ERK1/2 MAP kinases: structure, function, and regulation

Abstract

ERK1 and ERK2 are related protein-serine/threonine kinases that participate in the Ras-Raf-MEK-ERK signal transduction cascade. This cascade participates in the regulation of a large variety of processes including cell adhesion, cell cycle progression, cell migration, cell survival, differentiation, metabolism, proliferation, and transcription. MEK1/2 catalyze the phosphorylation of human ERK1/2 at Tyr204/187 and then Thr202/185. The phosphorylation of both tyrosine and threonine is required for enzyme activation. Whereas the Raf kinase and MEK families have narrow substrate specificity, ERK1/2 catalyze the phosphorylation of hundreds of cytoplasmic and nuclear substrates including regulatory molecules and transcription factors. ERK1/2 are proline-directed kinases that preferentially catalyze the phosphorylation of substrates containing a Pro-Xxx-Ser/Thr-Pro sequence. Besides this primary structure requirement, many ERK1/2 substrates possess a D-docking site, an F-docking site, or both.
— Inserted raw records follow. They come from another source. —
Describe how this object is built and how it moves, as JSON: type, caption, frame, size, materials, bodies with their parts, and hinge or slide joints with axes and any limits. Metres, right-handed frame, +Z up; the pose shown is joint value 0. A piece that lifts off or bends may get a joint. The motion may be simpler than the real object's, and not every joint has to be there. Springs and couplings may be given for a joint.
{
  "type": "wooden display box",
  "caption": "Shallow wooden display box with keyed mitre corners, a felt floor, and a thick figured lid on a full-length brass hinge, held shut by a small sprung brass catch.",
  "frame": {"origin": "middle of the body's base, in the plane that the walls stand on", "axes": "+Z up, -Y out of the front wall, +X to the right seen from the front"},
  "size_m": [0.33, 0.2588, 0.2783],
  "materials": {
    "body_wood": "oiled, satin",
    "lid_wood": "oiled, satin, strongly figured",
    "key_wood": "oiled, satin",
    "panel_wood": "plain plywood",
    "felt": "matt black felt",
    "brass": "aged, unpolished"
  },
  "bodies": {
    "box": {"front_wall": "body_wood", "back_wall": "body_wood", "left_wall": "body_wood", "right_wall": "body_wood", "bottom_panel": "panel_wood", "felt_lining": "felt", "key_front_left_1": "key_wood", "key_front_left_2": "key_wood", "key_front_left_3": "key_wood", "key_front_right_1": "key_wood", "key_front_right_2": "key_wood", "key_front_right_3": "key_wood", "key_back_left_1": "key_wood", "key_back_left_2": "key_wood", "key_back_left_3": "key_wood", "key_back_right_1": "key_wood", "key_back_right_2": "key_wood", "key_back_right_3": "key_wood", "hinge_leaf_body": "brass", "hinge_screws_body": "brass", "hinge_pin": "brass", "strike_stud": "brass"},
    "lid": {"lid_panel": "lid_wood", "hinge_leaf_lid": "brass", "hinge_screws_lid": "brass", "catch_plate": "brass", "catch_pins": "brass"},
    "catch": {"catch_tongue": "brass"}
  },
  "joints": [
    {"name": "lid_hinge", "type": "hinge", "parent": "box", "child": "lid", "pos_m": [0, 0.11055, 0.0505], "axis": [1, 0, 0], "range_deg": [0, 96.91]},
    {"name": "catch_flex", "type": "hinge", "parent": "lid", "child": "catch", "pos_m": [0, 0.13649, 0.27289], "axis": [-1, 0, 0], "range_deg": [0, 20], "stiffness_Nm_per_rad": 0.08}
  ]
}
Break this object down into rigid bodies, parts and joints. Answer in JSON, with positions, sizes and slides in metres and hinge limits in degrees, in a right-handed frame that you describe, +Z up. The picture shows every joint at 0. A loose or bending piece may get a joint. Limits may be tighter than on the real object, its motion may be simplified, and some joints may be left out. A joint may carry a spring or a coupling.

A variety of scaffold proteins including KSR1/2, IQGAP1, MP1, β-Arrestin1/2 participate in the regulation of the ERK1/2 MAP kinase cascade. The regulatory dephosphorylation of ERK1/2 is mediated by protein-tyrosine specific phosphatases, protein-serine/threonine phosphatases, and dual specificity phosphatases. The combination of kinases and phosphatases make the overall process reversible. The ERK1/2 catalyzed phosphorylation of nuclear transcription factors including those of Ets, Elk, and c-Fos represents an important function and requires the translocation of ERK1/2 into the nucleus by active and passive processes involving the nuclear pore. These transcription factors participate in the immediate early gene response. The activity of the Ras-Raf-MEK-ERK cascade is increased in about one-third of all human cancers, and inhibition of components of this cascade by targeted inhibitors represents an important anti-tumor strategy. Thus far, however, only inhibition of mutant B-Raf (Val600Glu) has been found to be therapeutically efficacious.